Not had any problems with it, when trying to organise stuff and moving around a dozen say I dunno, randomly 700mb or 1.3-1.6gb files to different folders, particularly to external drives. I can now stack them up and each separate move is contained in the same "copying files" window, not one each, and I can pause all of them and leave one going and just un-pause them one at a time rather than having. It's very convenient and visually so much neater to get one window and and add a new transfer to it. It's honest to god the best improvement in windows 8 and I've wanted them to do it for a decade.
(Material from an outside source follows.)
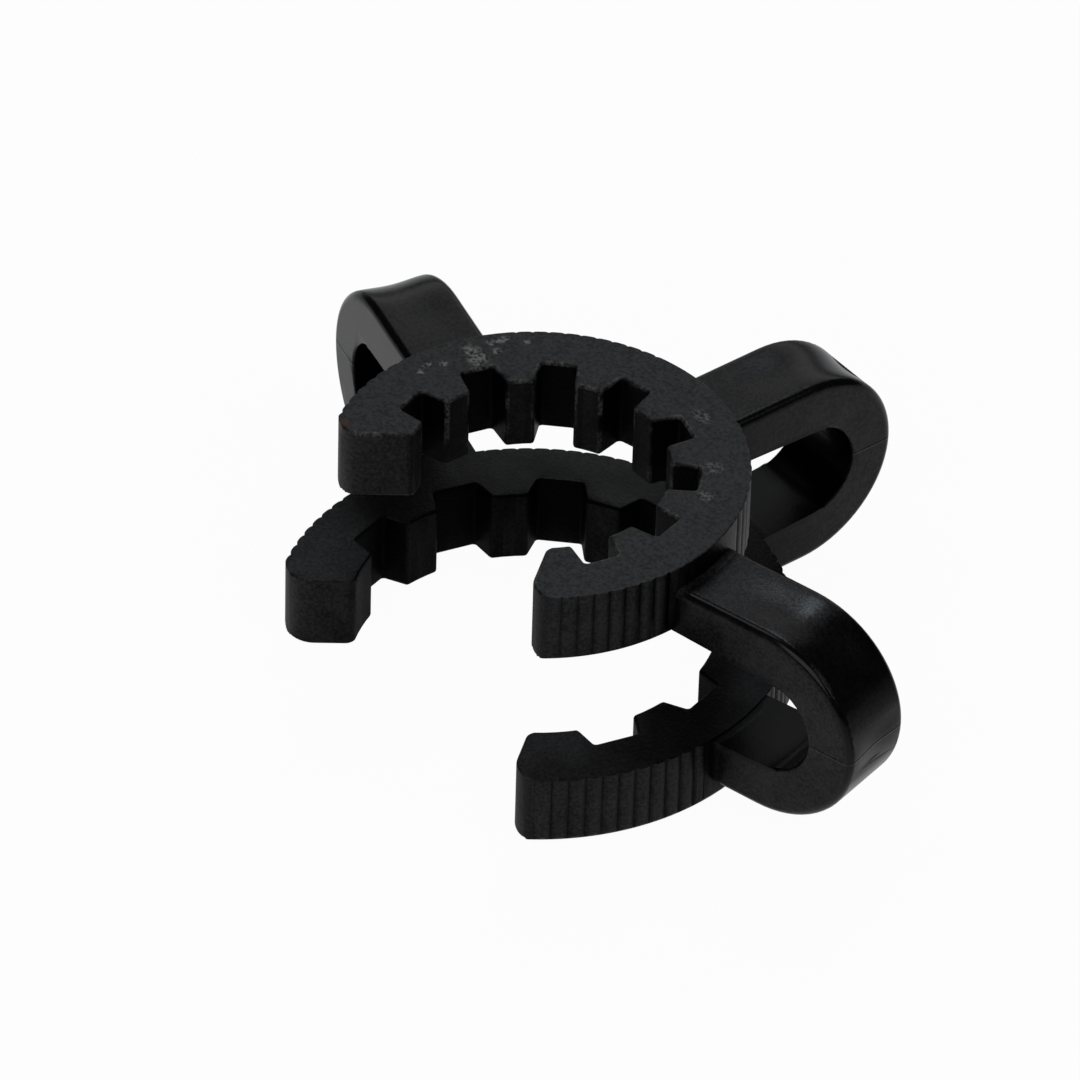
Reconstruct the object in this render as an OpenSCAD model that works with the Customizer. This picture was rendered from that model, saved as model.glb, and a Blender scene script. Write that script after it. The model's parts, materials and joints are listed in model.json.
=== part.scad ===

It also does the current speed... accurately :o

It shows you a graph of the speed over time giving you a good sense of how much is left and giving you precise current speed, that also is a brilliant improvement over the random average speed which went down over time and gave laggy and useless info with a completely inaccurate time left.

http://www.redmondpie.com/microsoft-shows-off-file-management-improvements-in-windows-8-video/

Some images of what I'm talking about, seriously it's insane that such a small thing is such an improvement, even more insane it took so long.
 
It is a great improvement, although on the enterprise edition it seemed slow so I am putting it down to the motherboard/driver. Working nicely now though.